買ったばかりのAQUOS PHONE ZETA SH-02Eで計測。あいにくの雨だけど、とりあえず、こういうときにも防水は安心

 ところが、幸いなことに、ボク自身は11月16日のサービス開始以降、石川県金沢市に仕事で出向く機会があり、端末もNTTドコモのメイン端末をAQUOS PHONE ZETA SH-02Eに機種変更したし、Xperia AX SO-01Eも手元にあったので、100Mbpsがどれくらいのもんなのかを体験してみようと考えた。ただ、NTTドコモのサービスエリアのWebページを見る限り、どこが100Mbps対応のエリアなのかはまったく掲載されていない。

 そこで、NTTドコモの広報に問い合わせ、金沢市内にある100Mbps対応のピンポイントの場所をナイショ(?)で教えていただき、体験してみることにした。場所は金沢市内の武蔵ヶ辻にある「めいてつエムザ」前の「むさし」という交差点付近(Googleマップ)だという。

 当日は残念ながら雨で、帰りの飛行機までの1時間ほどしかなかったけど、とりあえず、トライしてみた。早速、測り始めると、表示される速度は10Mbps程度。「こんなはずでは……」と面食らったけど、そう言えば、NTTドコモの広報担当が「先に2GHzの電波をつかんでしまうと、1.5GHz帯がつかめないので、速度が出ないことがあります」と話していたのを思い出し、ちょっと作戦変更。ほかのNTTドコモのスマートフォンでYouTubeを再生して、トラフィックを発生させつつ(いったい何台持ち歩いてるんだ)、AQUOS PHONE ZETA SH-02EとXperia AX SO-01Eで測ったところ、何度か40Mbps前後の速度を出すことができた。

 この結果をどう評価するかだけど、100Mbps対応Xiの片鱗は見えたかなっていうのが正直な感想。確かに、速いことは速い。でも、100Mbpsは所詮、理論値でしかないし、電波は水物とも言われ、刻一刻と電波状況は変わる。計測したタイミングで1.5GHz帯をうまく占有できていたかもしれないし、100Mbps対応Xiを持つ金沢のユーザーがバリバリに使って、それでも叩き出せた結果かもしれない。残念ながら、ユーザー側ではそれを知ることはできないけど、まあ、見た目にも体感速度でも速いのは事実。
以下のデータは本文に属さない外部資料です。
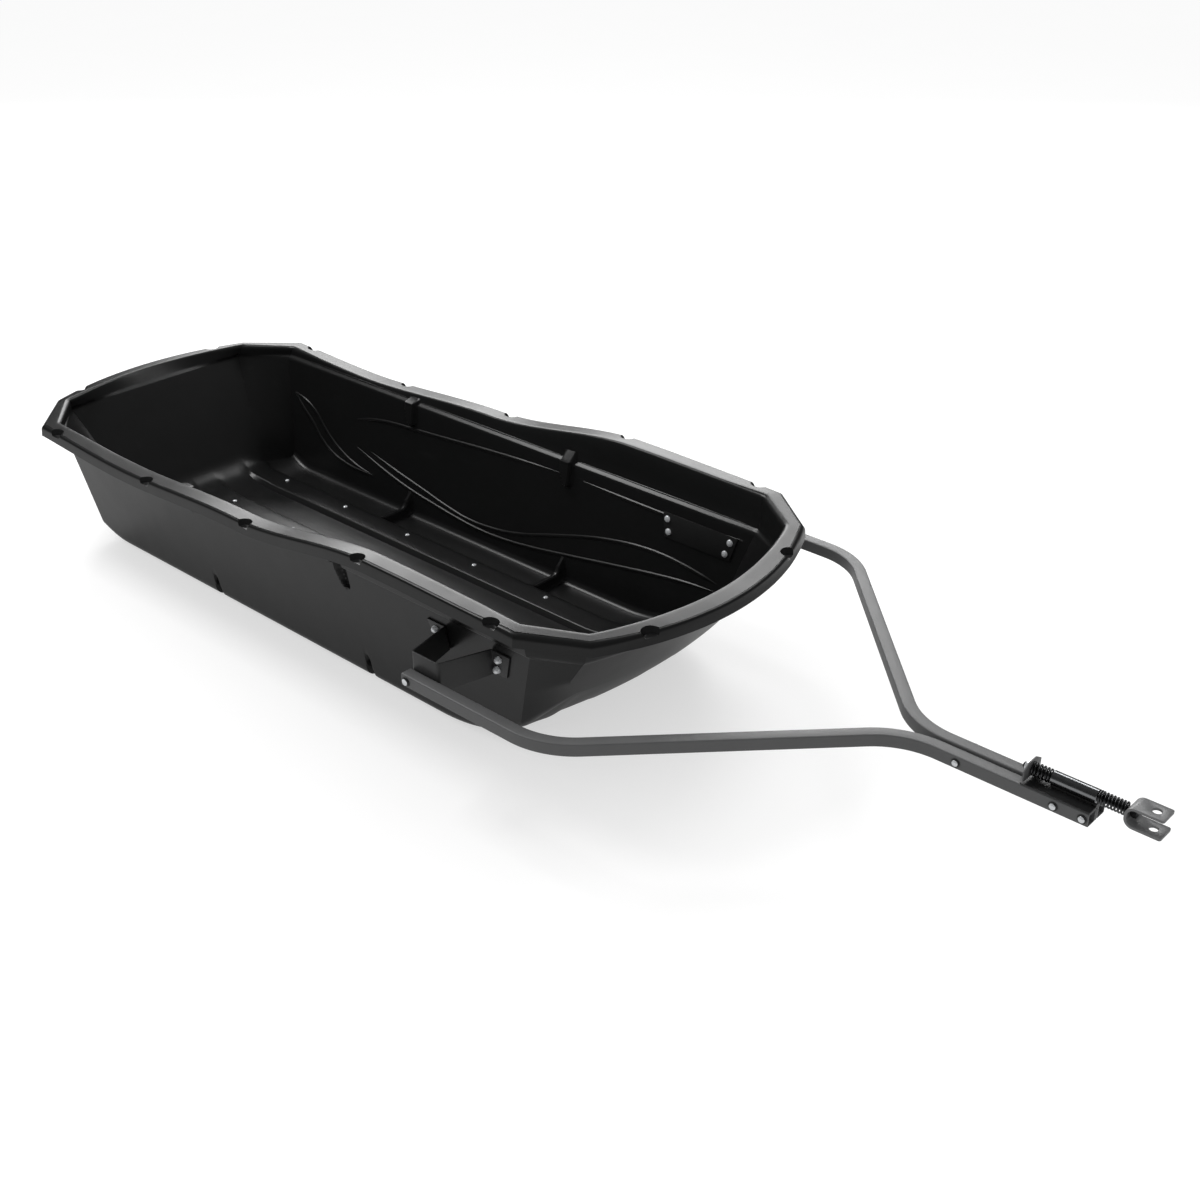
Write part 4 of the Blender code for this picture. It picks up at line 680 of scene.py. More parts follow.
def tubSheet():
    half = floorRows()
    rows = [(-y, z) for y, z in reversed(half[1:])] + half
    columns = floorColumns()
    lastC, lastR = len(columns) - 1, len(rows) - 1
    channel = tub["channelEdge"]
    edgeHalf = rows[-1][0]

    # each line runs up from a point of the floor's edge; between side and end the two are blended
    @lru_cache(None)
    def cornerLine(bow, sign):
        beside, across = sideSection(ends[bow]["facet"][0], sign), endSection(sign, bow)
        return beside, across, [(a + b) / 2 for a, b in zip(beside, across)]

    @lru_cache(None)
    def sideLine(c, sign):
        corner, middle, side = columns[c]
        if corner == 0.0:
            return sideSection(side, sign)
        beside, across, between = cornerLine(c > lastC / 2, sign)
        return [a.lerp(b, corner) for a, b in zip(beside, between)]

    @lru_cache(None)
    def endLine(r, bow):
        y = rows[r][0]
        if abs(y) <= channel + 1e-6:
            return endSection(y / channel, bow)
        beside, across, between = cornerLine(bow, math.copysign(1.0, y))
        share = (abs(y) - channel) / (edgeHalf - channel)
        return [a.lerp(b, share) for a, b in zip(across, between)]

    def lineOf(c, r):
        if r in (0, lastR):
            return sideLine(c, -1.0 if r == 0 else 1.0)
        return endLine(r, c == lastC)

    def inside(c, r):
        corner, middle, side = columns[c]
        y, height = rows[r]
        point = floorPoint(middle, side, y, height)
        if corner > 0.0:
            bow = c > lastC / 2
            last = columns[lastC if bow else 0]
            point += (endLine(r, bow)[0] - floorPoint(last[1], last[2], y, height)) * corner
        return point

    def gridPoint(c, r):
        y = rows[r][0]
        if abs(y) <= channel + 1e-6:
            return inside(c, r)
        step = next(k for k, row in enumerate(rows) if abs(row[0] - math.copysign(channel, y)) < 1e-6)
        share = (abs(y) - channel) / (edgeHalf - channel)
        return inside(c, step).lerp(sideLine(c, math.copysign(1.0, y))[0], share)

    # the floor is a grid, and its boundary is drawn out row by row along those lines
    bm = bmesh.new()
    bmesh.ops.create_grid(bm, x_segments=lastC, y_segments=lastR, size=0.5)
    spots = {v: (round((v.co.x + 0.5) * lastC), round((v.co.y + 0.5) * lastR)) for v in bm.verts}
    ring = {vert: spots[vert] for vert in bm.verts if vert.is_boundary}
    edges = [e for e in bm.edges if e.is_boundary]
    for vert, (c, r) in spots.items():
        vert.co = lineOf(c, r)[0] if vert in ring else gridPoint(c, r)
    for level in range(1, len(lineOf(0, 0))):
        made = bmesh.ops.extrude_edge_only(bm, edges=edges)["geom"]
        fresh = {}
        for vert in only(BMVert, made):
            below = next(e.other_vert(vert) for e in vert.link_edges if e.other_vert(vert) in ring)
            fresh[vert] = ring[below]
            vert.co = lineOf(*fresh[vert])[level]
        edges = [e for e in only(BMEdge, made) if all(v in fresh for v in e.verts)]
        ring = fresh
    bmesh.ops.recalc_face_normals(bm, faces=bm.faces)
    centre = Vector((tub["length"] / 2, 0.0, tub["floorZ"] + tub["bandRise"]))
    if min(bm.faces, key=lambda f: (f.calc_center_median() - centre).length).normal.z < 0.0:
        bmesh.ops.reverse_faces(bm, faces=bm.faces)
    return asMesh(bm, "tubSheet", outwards=False)


pocket = {"radius": 0.020, "foot": 0.0135, "depth": 0.0115, "wall": 0.0045, "sides": 32, "above": 0.008,
          "first": 0.225, "last": 1.679, "aSide": 5, "atEnds": (0.195, 0.206)}


def pocketPlaces():
    places = []
    for sign in (-1.0, 1.0):
        for i in range(pocket["aSide"]):
            x = pocket["first"] + (pocket["last"] - pocket["first"]) * i / (pocket["aSide"] - 1)
            places.append((x, sign * rimSide(x, 1), Vector((0.0, sign, 0.0))))
        for bow, y in enumerate(pocket["atEnds"]):
            out = Vector((ends[bow]["way"], sign * 2.0 * ends[bow]["rimBend"] * y, 0.0)).normalized()
            places.append((rimEnd(y, bow, 1), sign * y, out))
    return places


def pocketTools():
    # cups under the rim, and the cones that hollow them from above and from outside
    half = tub["sheet"] / 2
    wide, narrow = pocket["radius"] + pocket["wall"], pocket["foot"] + pocket["wall"]
    depth = pocket["depth"] + pocket["wall"] - half
    cup = bmesh.new()
    bmesh.ops.create_cone(cup, cap_ends=True, segments=pocket["sides"], radius1=narrow, radius2=wide, depth=depth,
                          matrix=Matrix.Translation((0.0, 0.0, -depth / 2)))
    cut = bmesh.ops.bisect_plane(cup, geom=cup.verts[:] + cup.edges[:] + cup.faces[:], plane_co=(-half, 0.0, 0.0),
                                 plane_no=(1.0, 0.0, 0.0), clear_outer=True)
    bmesh.ops.contextual_create(cup, geom=only(BMEdge, cut["geom_cut"]))
    hollow = bmesh.new()
    slope = (pocket["radius"] - pocket["foot"]) / pocket["depth"]
    tall = pocket["depth"] + pocket["above"]
    bmesh.ops.create_cone(hollow, cap_ends=True, segments=pocket["sides"], radius1=pocket["foot"],
                          radius2=pocket["radius"] + slope * pocket["above"], depth=tall,
                          matrix=Matrix.Translation((0.0, 0.0, tall / 2 - pocket["depth"])))
    cupMesh, hollowMesh = asMesh(cup), asMesh(hollow)
    cups, hollows = bmesh.new(), bmesh.new()
    for x, y, out in pocketPlaces():
        side = Vector((0.0, 0.0, 1.0)).cross(out)
        turn = Matrix((out, side, (0.0, 0.0, 1.0))).transposed().to_4x4()
        for gathered, shape, drop in ((cups, cupMesh, half), (hollows, hollowMesh, 0.0)):
            before = set(gathered.verts)
            gathered.from_mesh(shape)
            bmesh.ops.transform(gathered, matrix=Matrix.Translation((x, y, sheer(x) - drop)) @ turn,
                                verts=[v for v in gathered.verts if v not in before])
    return asMesh(cups), asMesh(hollows)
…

何回か測っているうち、もっとも良かったのがこの速度。100Mbps対応Xiのポテンシャルの片鱗が見えた?
Xperia AX SO-01Eも持っていたので、こちらでも計測。40Mbpsにちょっと届かないが、実用面で考えれば、これもなかなかの速さ

 ただ、せっかくなので、本音も書いてしまうと、ここのところの各社の最大通信速度の競争は、正直なところ、ちょっとどうかなって感じる部分もある。くり返しになるけど、そもそもこの通信速度って理論値だし、ボクらも受信時の最大速度を測るためにスマートフォンを使っているわけじゃない。もちろん、速ければ、速いに越したことはないけど、どうも目先の速度というか、その瞬間に得られた通信速度ばかりが注目されてしまっているのが残念だ。「調査会社によれば、LTEの通信速度は○○が優勢」なんて話題も1つのニュースとしては理解できるけど、そんな調査結果より、何千、何万というユーザーが使うことで、積み上げられていく評価の方がよっぽど意味があるんじゃないかと……。

 まあ、その意味でも各社のエリアマップ担当の方々には、ぜひ最大速度をアピールするなら、それを体験できるエリアの情報をきちんと開示し、場合によってはピンポイントの場所の情報も付け加えるなど、もう少しユーザーがちゃんと裏付けを取れるような環境を作って欲しいところです。さて、次回はどこに測りに行きましょうか。